In 2010, 46.2 million Americans , 15.1 percent, lived in poverty. That figure was up from 14.3 percent in 2009 and was the fourth consecutive annual increase in the number of people living in poverty. The number of poor people in 2010 was is the largest number in the 52 years the statistic has been kept. Most disturbing, the poverty rate for children under 18 increased from 20 percent in 2009 to 21.6 percent in 2010. That translates to 1.1 million more children living in poverty. It should come as no surprise there were racial disparities in child poverty. The poverty rate for black children was 38.2 percent; for Hispanic children, 32.3 percent; for white children, 17 percent; and for Asian children, 13 percent. So, while 14.4 percent of children in the US are black, 25.6 percent of poor children are black. One of every five children in the United States was of Hispanic origin. However, Hispanic children made up one of every three children who lived in poverty in the United States in 2010. But, the bad news doesn’t stop here.
About 20.5 million Americans, or 6.7 percent of the U.S. population, make up the poorest poor, defined as those at 50 percent or less of the official poverty level. Those living in deep poverty represent nearly half of the 46.2 million people scraping by below the poverty line. In 2010, the poorest poor meant an income of $5,570 or less for an individual and $11,157 for a family of four. That 6.7 percent share is the highest in the 35 years that the Census Bureau has maintained such records, surpassing previous highs in 2009 and 1993 of just over 6 percent.
America is one of the wealthiest countries on earth and yet we allow 15 percent of our fellow Americans to live in poverty and almost 8 percent to live in abject poverty. How does something like this happen? The answer is really pretty simple. We often hear that our government is broken. The government isn’t broken; it’s corrupt. From the House of Representatives, through the Senate all the way the Supreme Court, we are ruled by men and women who make glib and artful speeches but who are actually beholding to those who put them in office and who make them rich while they are there, the equally corrupt corporations and the monied elite. It happens because we have endured thirty years of Reaganomics, a financial philosophy based on the fervent belief that the rich should get richer and everyone else should become serfs and exist on what ever “trickles down.” It happens because we’ve set idly by while income inequality soared to a level last seen in 1929 and we were too involved with the Kardashians to notice.
The 2011 Congressional Budget Office report found that real income in the U.S. grew by 62 percent for all households between 1979 and 2007. However, after-tax income of households in the top 1percent of earners grew by 275 percent while income growth for the bottom fifth of earners was 18 percent. “As a result of that uneven income growth," the report noted, "the share of total after-tax income received by the 1 percent of the population in households with the highest income more than doubled between 1979 and 2007, whereas the share received by low- and middle-income households declined.
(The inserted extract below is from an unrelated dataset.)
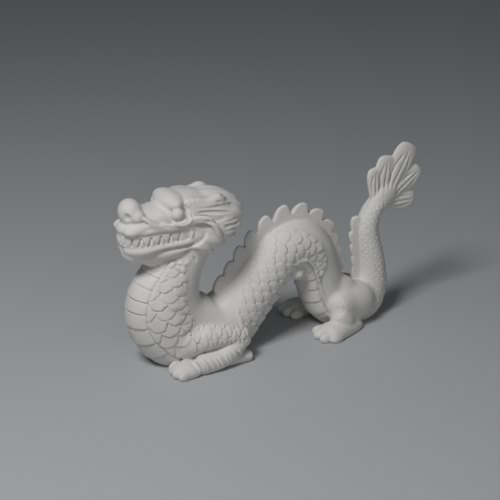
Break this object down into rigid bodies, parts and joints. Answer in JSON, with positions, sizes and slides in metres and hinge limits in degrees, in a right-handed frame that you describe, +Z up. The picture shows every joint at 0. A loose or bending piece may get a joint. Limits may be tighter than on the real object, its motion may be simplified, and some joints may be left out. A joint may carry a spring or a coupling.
{
  "type": "dragon figurine",
  "caption": "Unglazed ceramic figurine of a long-bodied, scaled dragon with an arched back, toothed fin, open fanged mouth, clawed feet and a raised tail that ends in a leafy fan.",
  "frame": {"origin": "middle of the box around the figurine, on the plane that it stands on", "axes": "+Z up, the length along X with the head toward -X and the tail toward +X, the mirror plane of the body at Y = 0"},
  "size_m": [0.2844, 0.0862, 0.1476],
  "materials": {
    "bisque": "unglazed white bisque, matte, faintly granular"
  },
  "bodies": {
    "root": {"dragon": "bisque"}
  },
  "joints": []
}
And it happened because we vote for a president we would’ve liked to have had a beer with rather than one with ideas. After he lied us into an immoral but highly profitable war we elected him again.
The cable news pundits keep asking what the Occupy Wall Street movement is all about. Many belittle the OWSers and try to de-legitimize them because they have issued no demands, no manifesto. They don't need to. This is what OWS is about. It’s about getting the attention of government and making it correct the course that is quickly making us into a nation of only haves and have-nots, a nation that has declared war on the working class, on women, on the needy and the elderly. There has been a war for the soul of this country going on for thirty years and we have been losing because we didn’t realize it. OWS changed that. They opened eyes and they made us listen. Now we know we are in a war and now a lot of people are starting to take action. The oligarchs and the money changers can unleash all the mobs of riot geared police they want and they can pepper spray all the peaceful protesters they can find but they can’t change what’s coming. Excessive force is always the first response of authority to that which they can never understand and they will continue to use force until this new wave of outrage at what they have done washes them away.
A Note For Those Of Us Who Aren't Yet Poor:
The retail cost of menu items for a classic Thanksgiving dinner including turkey, stuffing, cranberries, pumpkin pie and all the basic trimmings increased about 13 percent this year, according to the American Farm Bureau Federation. AFBF’s 26th annual informal price survey of classic items found on the Thanksgiving Day dinner table indicates the average cost of this year’s feast for 10 is $49.20, a $5.73 price increase from last year’s average of $43.47.